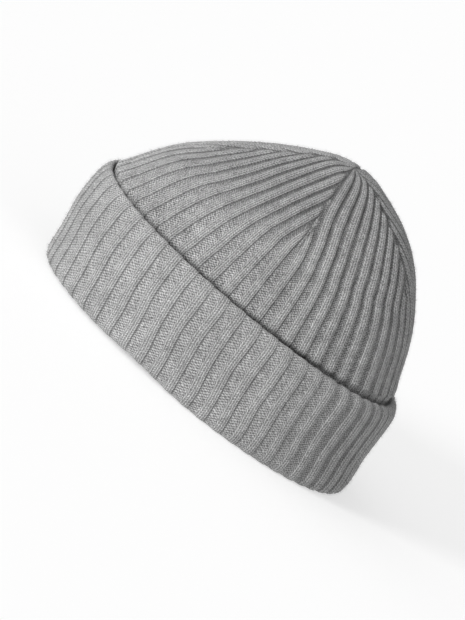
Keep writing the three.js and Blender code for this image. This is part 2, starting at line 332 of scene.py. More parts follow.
def left_and_right(along):
    """Ends of each column's sector in ribs, at each share of the way up the cloth: the start
    plus what is lost after its line, and the end less what is lost before the next line."""
    lost = np.clip(smooth(DECREASES, along)[:, :1], 0, 1) * (along[:, None] > FIRST_DECREASE)
    early = smooth_step((along[:, None] - FIRST_LOSS) / (DECREASE_LINES[:, 3] - FIRST_LOSS))
    lost_after = np.where(DECREASE_LINES[:, 3] < 1, early, lost)[:, sector]
    after = DECREASE_LINES[sector, 2]
    before = np.roll(DECREASE_LINES[:, 1], -1)[sector]
    return sector_from + lost_after * after * sector_ribs, sector_to - lost * before * sector_ribs


# %% [markdown]
# ## The crown's surface
# Each row of the crown is one oval of its ring table, tilted a little, and each column follows
# a wale. The relief of the stitches is laid along the surface's own normal, which leans back
# as the dome closes. Real knitting is never ruled straight, so the ribs sway by a few
# hundredths of their width.

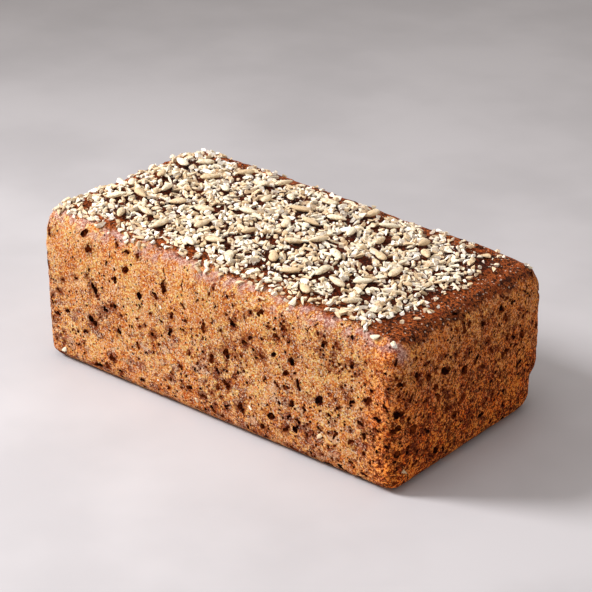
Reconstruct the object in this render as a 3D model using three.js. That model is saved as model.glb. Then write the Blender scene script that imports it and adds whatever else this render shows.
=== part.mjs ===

• [EXERCISE DETAILS]: Return all of the entries exactly as written.

• [EXERCISE OUTPUT]:
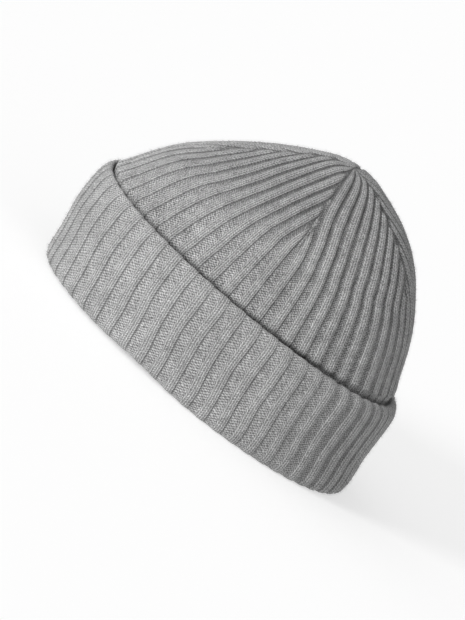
Keep writing the three.js and Blender code for this image. This is part 2, starting at line 332 of scene.py. More parts follow.
def left_and_right(along):
    """Ends of each column's sector in ribs, at each share of the way up the cloth: the start
    plus what is lost after its line, and the end less what is lost before the next line."""
    lost = np.clip(smooth(DECREASES, along)[:, :1], 0, 1) * (along[:, None] > FIRST_DECREASE)
    early = smooth_step((along[:, None] - FIRST_LOSS) / (DECREASE_LINES[:, 3] - FIRST_LOSS))
    lost_after = np.where(DECREASE_LINES[:, 3] < 1, early, lost)[:, sector]
    after = DECREASE_LINES[sector, 2]
    before = np.roll(DECREASE_LINES[:, 1], -1)[sector]
    return sector_from + lost_after * after * sector_ribs, sector_to - lost * before * sector_ribs


# %% [markdown]
# ## The crown's surface
# Each row of the crown is one oval of its ring table, tilted a little, and each column follows
# a wale. The relief of the stitches is laid along the surface's own normal, which leans back
# as the dome closes. Real knitting is never ruled straight, so the ribs sway by a few
# hundredths of their width.

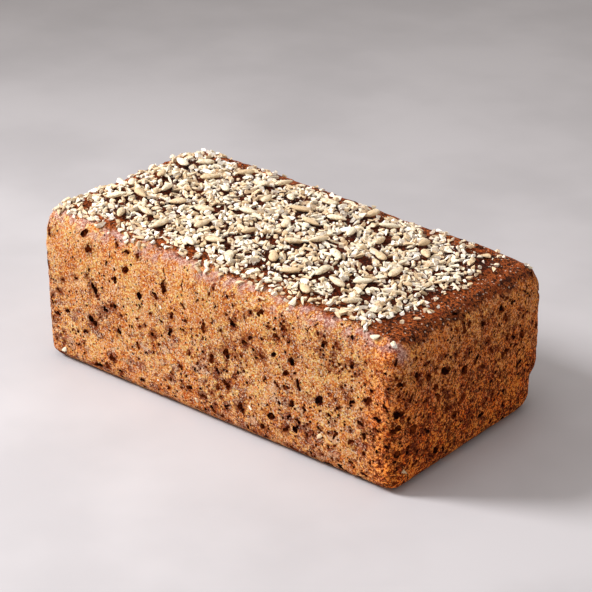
Reconstruct the object in this render as a 3D model using three.js. That model is saved as model.glb. Then write the Blender scene script that imports it and adds whatever else this render shows.
=== part.mjs ===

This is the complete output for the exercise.